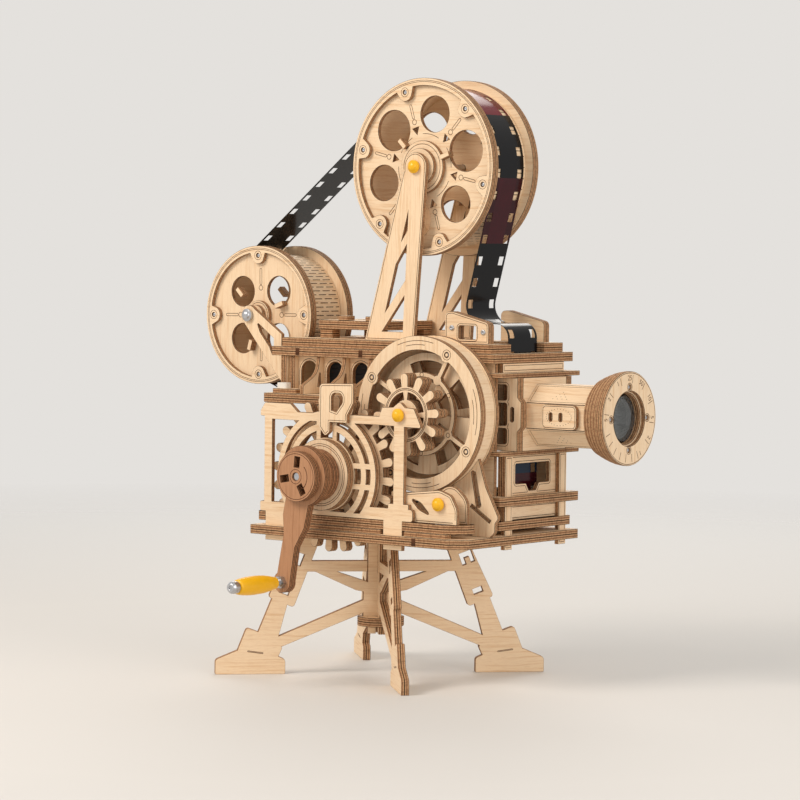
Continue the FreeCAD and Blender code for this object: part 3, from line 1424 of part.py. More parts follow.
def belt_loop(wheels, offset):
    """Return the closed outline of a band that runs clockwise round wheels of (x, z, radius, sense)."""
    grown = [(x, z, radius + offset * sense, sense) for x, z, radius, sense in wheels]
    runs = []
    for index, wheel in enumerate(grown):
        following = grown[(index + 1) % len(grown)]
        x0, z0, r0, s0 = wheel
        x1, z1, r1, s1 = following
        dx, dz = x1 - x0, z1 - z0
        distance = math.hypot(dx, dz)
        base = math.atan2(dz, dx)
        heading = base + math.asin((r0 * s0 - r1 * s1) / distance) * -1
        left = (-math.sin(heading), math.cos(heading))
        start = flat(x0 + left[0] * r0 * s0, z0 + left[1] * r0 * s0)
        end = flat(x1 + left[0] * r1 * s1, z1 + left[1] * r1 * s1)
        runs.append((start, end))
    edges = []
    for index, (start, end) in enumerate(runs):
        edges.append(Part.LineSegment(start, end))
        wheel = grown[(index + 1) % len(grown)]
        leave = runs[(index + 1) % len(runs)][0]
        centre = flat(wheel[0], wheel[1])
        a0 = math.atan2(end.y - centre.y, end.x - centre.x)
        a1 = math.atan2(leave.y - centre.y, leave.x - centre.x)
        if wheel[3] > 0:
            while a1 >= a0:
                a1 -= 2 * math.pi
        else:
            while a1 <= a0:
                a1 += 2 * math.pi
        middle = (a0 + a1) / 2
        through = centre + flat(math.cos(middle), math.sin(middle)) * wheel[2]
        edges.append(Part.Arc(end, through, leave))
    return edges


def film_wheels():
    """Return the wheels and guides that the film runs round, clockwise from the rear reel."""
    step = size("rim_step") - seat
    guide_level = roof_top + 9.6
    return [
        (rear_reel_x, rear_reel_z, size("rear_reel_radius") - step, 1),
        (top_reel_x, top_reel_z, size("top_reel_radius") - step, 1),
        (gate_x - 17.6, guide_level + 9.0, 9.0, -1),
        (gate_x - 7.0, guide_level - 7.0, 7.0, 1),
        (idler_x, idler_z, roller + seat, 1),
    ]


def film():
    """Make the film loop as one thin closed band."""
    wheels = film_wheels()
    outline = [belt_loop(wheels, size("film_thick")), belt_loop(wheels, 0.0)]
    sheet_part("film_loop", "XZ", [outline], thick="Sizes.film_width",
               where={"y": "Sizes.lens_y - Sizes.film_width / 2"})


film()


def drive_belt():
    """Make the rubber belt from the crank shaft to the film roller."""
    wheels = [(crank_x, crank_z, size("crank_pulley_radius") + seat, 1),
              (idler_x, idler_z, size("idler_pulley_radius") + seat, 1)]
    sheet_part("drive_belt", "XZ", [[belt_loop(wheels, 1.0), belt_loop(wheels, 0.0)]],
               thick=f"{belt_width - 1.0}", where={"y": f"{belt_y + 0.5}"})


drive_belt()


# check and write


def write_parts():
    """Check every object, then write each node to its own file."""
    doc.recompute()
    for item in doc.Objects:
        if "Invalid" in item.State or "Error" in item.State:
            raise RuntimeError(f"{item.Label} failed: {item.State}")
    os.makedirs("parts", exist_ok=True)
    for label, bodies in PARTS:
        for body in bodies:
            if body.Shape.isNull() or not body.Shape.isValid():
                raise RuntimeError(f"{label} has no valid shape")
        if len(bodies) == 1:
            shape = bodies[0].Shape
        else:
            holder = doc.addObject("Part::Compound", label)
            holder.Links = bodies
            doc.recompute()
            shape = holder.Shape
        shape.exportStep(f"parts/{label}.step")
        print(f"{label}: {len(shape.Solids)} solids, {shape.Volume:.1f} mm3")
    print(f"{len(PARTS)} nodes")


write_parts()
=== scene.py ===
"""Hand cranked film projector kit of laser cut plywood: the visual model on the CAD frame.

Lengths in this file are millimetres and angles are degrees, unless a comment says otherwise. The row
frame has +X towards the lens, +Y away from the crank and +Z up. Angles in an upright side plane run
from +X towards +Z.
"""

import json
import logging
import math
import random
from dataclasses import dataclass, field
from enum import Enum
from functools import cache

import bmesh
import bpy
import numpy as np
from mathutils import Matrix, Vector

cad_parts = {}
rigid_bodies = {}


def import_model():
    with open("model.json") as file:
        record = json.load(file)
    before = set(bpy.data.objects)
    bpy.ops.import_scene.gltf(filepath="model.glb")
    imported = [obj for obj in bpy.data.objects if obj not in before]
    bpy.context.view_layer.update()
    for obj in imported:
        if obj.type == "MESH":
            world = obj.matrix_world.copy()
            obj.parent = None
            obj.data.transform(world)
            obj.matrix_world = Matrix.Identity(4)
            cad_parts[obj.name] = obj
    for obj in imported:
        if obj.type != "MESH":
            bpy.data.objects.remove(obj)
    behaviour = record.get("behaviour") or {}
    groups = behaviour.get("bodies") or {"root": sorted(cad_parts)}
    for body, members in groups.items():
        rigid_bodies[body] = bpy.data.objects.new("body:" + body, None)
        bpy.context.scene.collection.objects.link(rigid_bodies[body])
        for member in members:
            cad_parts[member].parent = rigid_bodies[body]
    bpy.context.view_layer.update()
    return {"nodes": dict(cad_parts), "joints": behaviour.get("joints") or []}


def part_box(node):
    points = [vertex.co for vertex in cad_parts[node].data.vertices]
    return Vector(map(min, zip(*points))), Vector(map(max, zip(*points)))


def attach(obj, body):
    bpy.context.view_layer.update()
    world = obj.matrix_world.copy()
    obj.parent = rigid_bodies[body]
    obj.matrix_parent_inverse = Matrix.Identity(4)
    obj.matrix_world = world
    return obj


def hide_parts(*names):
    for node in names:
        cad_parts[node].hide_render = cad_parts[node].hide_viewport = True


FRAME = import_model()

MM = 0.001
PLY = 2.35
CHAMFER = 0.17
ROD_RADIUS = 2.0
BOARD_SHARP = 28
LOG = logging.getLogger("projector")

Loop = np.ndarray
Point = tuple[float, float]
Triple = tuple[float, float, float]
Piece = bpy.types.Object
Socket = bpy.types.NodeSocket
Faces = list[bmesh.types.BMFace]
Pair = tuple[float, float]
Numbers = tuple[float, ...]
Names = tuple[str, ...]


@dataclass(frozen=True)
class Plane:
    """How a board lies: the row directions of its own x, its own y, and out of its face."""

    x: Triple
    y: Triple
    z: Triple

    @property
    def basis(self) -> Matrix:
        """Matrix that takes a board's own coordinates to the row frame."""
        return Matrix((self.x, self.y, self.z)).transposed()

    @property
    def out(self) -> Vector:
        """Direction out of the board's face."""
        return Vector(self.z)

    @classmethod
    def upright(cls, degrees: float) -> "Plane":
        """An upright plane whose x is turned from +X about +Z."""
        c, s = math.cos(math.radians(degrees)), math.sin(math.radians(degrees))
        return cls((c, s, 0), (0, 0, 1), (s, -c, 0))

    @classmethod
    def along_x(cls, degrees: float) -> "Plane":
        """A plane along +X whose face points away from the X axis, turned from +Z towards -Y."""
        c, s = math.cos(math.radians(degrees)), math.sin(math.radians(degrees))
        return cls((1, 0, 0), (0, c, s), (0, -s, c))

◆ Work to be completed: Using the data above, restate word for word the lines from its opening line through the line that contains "return edges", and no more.

◆ Task solution:
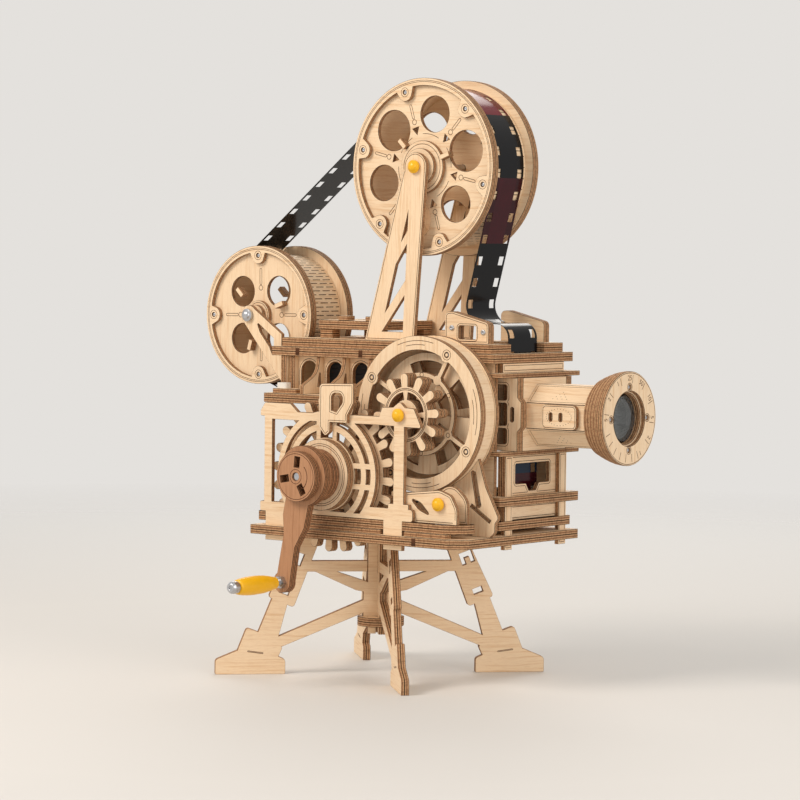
Continue the FreeCAD and Blender code for this object: part 3, from line 1424 of part.py. More parts follow.
def belt_loop(wheels, offset):
    """Return the closed outline of a band that runs clockwise round wheels of (x, z, radius, sense)."""
    grown = [(x, z, radius + offset * sense, sense) for x, z, radius, sense in wheels]
    runs = []
    for index, wheel in enumerate(grown):
        following = grown[(index + 1) % len(grown)]
        x0, z0, r0, s0 = wheel
        x1, z1, r1, s1 = following
        dx, dz = x1 - x0, z1 - z0
        distance = math.hypot(dx, dz)
        base = math.atan2(dz, dx)
        heading = base + math.asin((r0 * s0 - r1 * s1) / distance) * -1
        left = (-math.sin(heading), math.cos(heading))
        start = flat(x0 + left[0] * r0 * s0, z0 + left[1] * r0 * s0)
        end = flat(x1 + left[0] * r1 * s1, z1 + left[1] * r1 * s1)
        runs.append((start, end))
    edges = []
    for index, (start, end) in enumerate(runs):
        edges.append(Part.LineSegment(start, end))
        wheel = grown[(index + 1) % len(grown)]
        leave = runs[(index + 1) % len(runs)][0]
        centre = flat(wheel[0], wheel[1])
        a0 = math.atan2(end.y - centre.y, end.x - centre.x)
        a1 = math.atan2(leave.y - centre.y, leave.x - centre.x)
        if wheel[3] > 0:
            while a1 >= a0:
                a1 -= 2 * math.pi
        else:
            while a1 <= a0:
                a1 += 2 * math.pi
        middle = (a0 + a1) / 2
        through = centre + flat(math.cos(middle), math.sin(middle)) * wheel[2]
        edges.append(Part.Arc(end, through, leave))
    return edges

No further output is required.